Lalu pada tahap berikutnya yaitu pada tahap manifest conflict. Menurut Pondy (dalam Baldwin, dkk., 2014, h.281) mengatakan bahwa manifest conflict terjadi karena pada konflik yang ditandai dengan tindakan fisik, ekspresi verbal, dan perilaku yang tidak manusiawi, seperti sabotase dan juga penganiayaan.
Dimana dalam kasus ini terjadi pada pemikiran si pelaku atau sang suami (DPH) yang membanting istrinya sendiri karena perkara meminta gajinya, karena DPH tidak dapat mengendalikan emosi dan amarahnya sehingga dia melakukan perbuatan keji tersebut.
Selanjutnya menurut Rahim & Toomey dalam Baldwin, dkk. (2014, h. 281) terdapat 5 cara dalam memanajemen sebuah konflik, salah satunya yaitu dengan cara kolaborasi yang berarti dalam situsi tersebut pihak-pihak yang terkait dalam konflik tersebut lebih mengutamakan solusi yang disebut win-win solution. Karena manajemen konflik ini mendorong pihak-pihak yang merasa tidak puas dan terkait dalam konflik tersebut di ajak untuk bekerja sama demi mendapatkan solusi yang saling menguntungkan.
Dalam kasus yang penulis analisis, konflik tersebut akhirnya diselesaikan dengan cara kekeluargaan dan juga adanya surat perjanjian untuk tidak mengulanginya kembali, walaupun sebelumnya terdapat laporan kepada pihak berwajib untuk menangani kasus tersebut namun sudah di cabut oleh pihak keluarga.

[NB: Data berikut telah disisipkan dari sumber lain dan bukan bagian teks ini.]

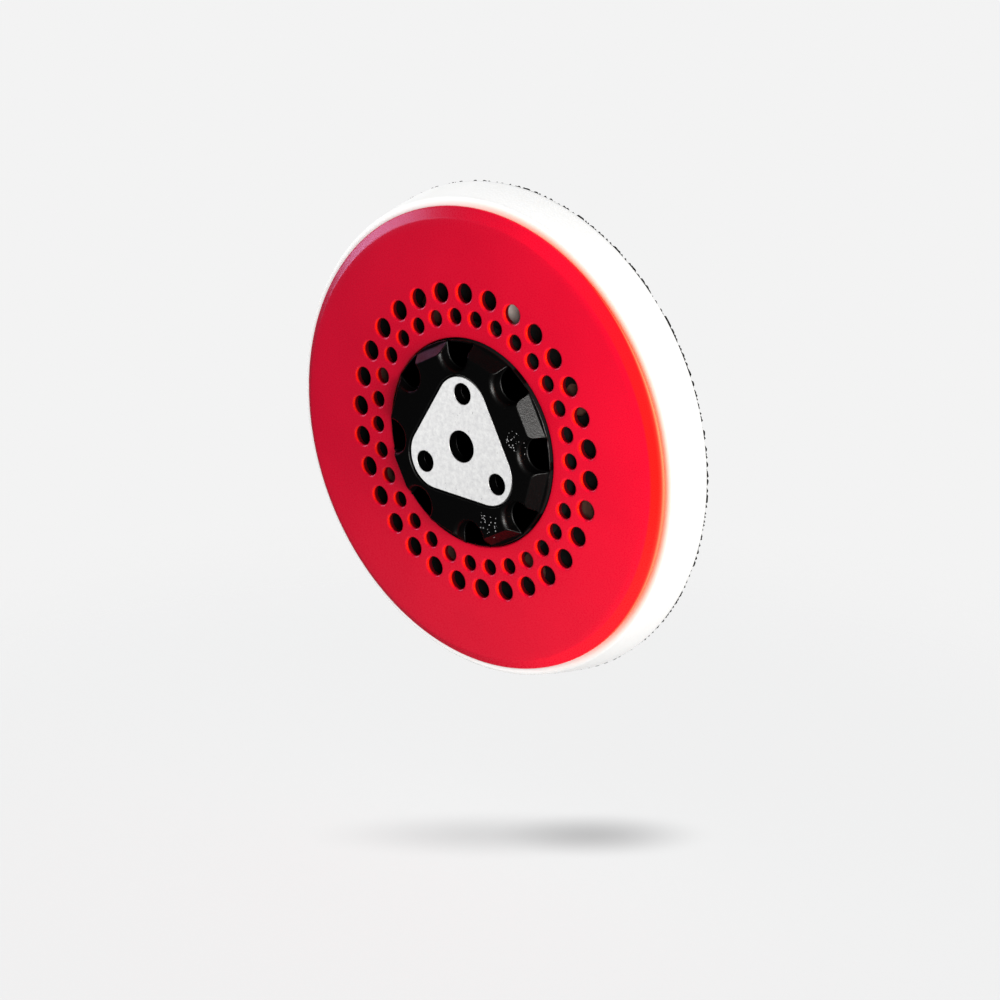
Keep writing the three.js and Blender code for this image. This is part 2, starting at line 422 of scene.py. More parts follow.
def from_axis(add, place):
    """Distance from the spin axis."""
    flat = add("VectorMath", "Vector", TIMES, input0=place, input1=(1, 0, 1))
    return add("VectorMath", "Value", {"operation": "LENGTH"}, input0=flat)


def near(add, place, centre, reach, fade):
    """1 within a reach of a point, falling to 0 over a fade."""
    away = add("VectorMath", "Value", {"operation": "DISTANCE"}, input0=place, input1=centre)
    return add("MapRange", "Result", SMOOTH, Value=away, From_Min=reach, From_Max=reach + fade,
               To_Min=1.0, To_Max=0.0)


# ---------------------------------------------------------------------------------------------
# Materials
# ---------------------------------------------------------------------------------------------

def moulded_red_plastic():
    """Injection-moulded ABS from a spark-eroded mould: saturated red with a fine satin grain,
    painted warm light in orange on the edges that face +X, a painted highlight at the narrow lip
    of the rim there, and painted shade down the walls of the vents."""
    material, add, shader, place = new_material("moulded_red_abs")
    cloud = add("TexNoise", "Fac", Vector=place, Scale=1 / (22 * MM), Detail=3.0)
    skin = add("ValToRGB", "Color", {"steps": [(0.35, "#E60D32"), (0.65, "#EC0F34")]}, Fac=cloud)
    # Painted warm light: faces turned towards +X, where the key and skim lights stand, are mixed
    # towards orange.
    facing = add("Attribute", "Fac", {"attribute_name": "faces_right"})
    warm_light_share = add("MapRange", "Result", SMOOTH, Value=facing, From_Min=0.2, From_Max=0.75)
    skin = add("Mix", MIXED_COLOUR, OF_COLOURS, input0=warm_light_share, input6=skin,
               input7=linear("#FF1A08"))
    # Painted highlight: the narrow lip of the rim on the side facing +X is mixed towards pale pink.
    lip = add("MapRange", "Result", SMOOTH, Value=from_axis(add, place),
              From_Min=COVER_RIM_RADIUS - LIT_LIP_WIDTH, From_Max=COVER_RIM_RADIUS)
    lit = add("MapRange", "Result", SMOOTH, Value=facing, From_Min=0.5, From_Max=0.8)
    lit_lip = add("Math", "Value", TIMES, input0=lip, input1=lit)
    skin = add("Mix", MIXED_COLOUR, OF_COLOURS, input0=lit_lip, input6=skin,
               input7=linear("#FF745C"))
    # Painted shade: the vent walls darken with depth towards the back of the cover, where light
    # does not reach.
    depth = add("Attribute", "Fac", {"attribute_name": "wall_depth"})
    shade = add("MapRange", "Result", SMOOTH, Value=depth, From_Min=0.14, From_Max=0.42)
    colour = add("Mix", MIXED_COLOUR, OF_COLOURS, input0=shade, input6=skin,
                 input7=linear("#5E0410"))
    grain = add("TexNoise", "Fac", Vector=place, Scale=1 / (0.35 * MM))
    rough = add("MapRange", "Result", Value=grain, To_Min=0.20, To_Max=0.36)
    ripple = add("TexNoise", "Fac", Vector=place, Scale=1 / (9 * MM), Detail=1.0)
    wave = add("Bump", "Normal", Strength=1.0, Height=ripple, Distance=0.02 * MM)
    relief = add("Bump", "Normal", Strength=1.0, Height=grain, Distance=0.009 * MM, Normal=wave)
    set_inputs(shader, Base_Color=colour, Roughness=rough, Normal=relief, Specular_IOR_Level=0.24)
    return material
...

Hal tersebut dapat dikatakan sebagai win-win solution karena permasalahan tersebut tidak merugikan kedua belahpihak, yang dimana dari pihak pelaku dan korban mengambil jalan kekeluargaan dan tidak melanjutkan kasus tersebut melalui polisi atau jalur hukum.
Namun dalam sebuah konflik tentunya terdapat sebuah dampak yang diakibatkan, baik dampak yang positif ataupun dampak negatif yang dirasakan. Karena dari setiap kasus tentunya ada hikmah dan pembelajaran yang bisa diambil untuk semakin menjadi lebih baik di kemudian hari.
Dari kasus tersebut penulis menyimpulkan bahwa dampak positif yang dapat kita ambil berupa hal yang dijadikan pembelajaran dan pengalaman yang tidak boleh diulangi kembali oleh pelaku yang telah membanting istrinya dan juga harus menjadi sebagai seorang sosok suami yang bertanggung jawab, terlebih lagi pihak keluarga sudah mau menyelesaikan konflik tersebut secara kekeluargaan yang dimana menurut penulis itu sebuah keberuntungan bagi pelaku.
Sedangkan untuk dampak negatif yang didapat yaitu kasus ini dapat menjadi trauma ataupun pengalaman yang buruk bagi korban yaitu sang istri dan anaknya, sehingga bisa saja hal tersebut menyebabkan gangguan pada mental dan juga psikologinya.
Namun semua itu mungkin saja terjadi karena pelaku atau sang suami yang tidak dapat mengendalikan kesadarannya sehingga menganggu hal lain seperti emosi, pikiran, psikologisnya, sehingga menyebabkan konflik kekerasan dalam rumah tangga (KDRT) tersebut terjadi.
DAFTAR PUSTAKA
Baldwin, J. R., Coleman, R. R. M., Gonzales, A., & Shenoy-Packer, S. (2014). Intercultural Communication for Everyday Life. West Sussex : John Wiley & Sons.
Dharmastuti, H. (2020, 18 Juni). Akhir Damai Kasus Suami Pukul Istri Gegara Gaji. Diakses dari news.detik.com pada tanggal 5 Desember 2020.
Puspita, W. (2018). Manajemen Konflik (Suatu Pendekatan Psikologi, Komunikasi, dan Pendidikan). Yogyakarta: CV BUDI UTAMA.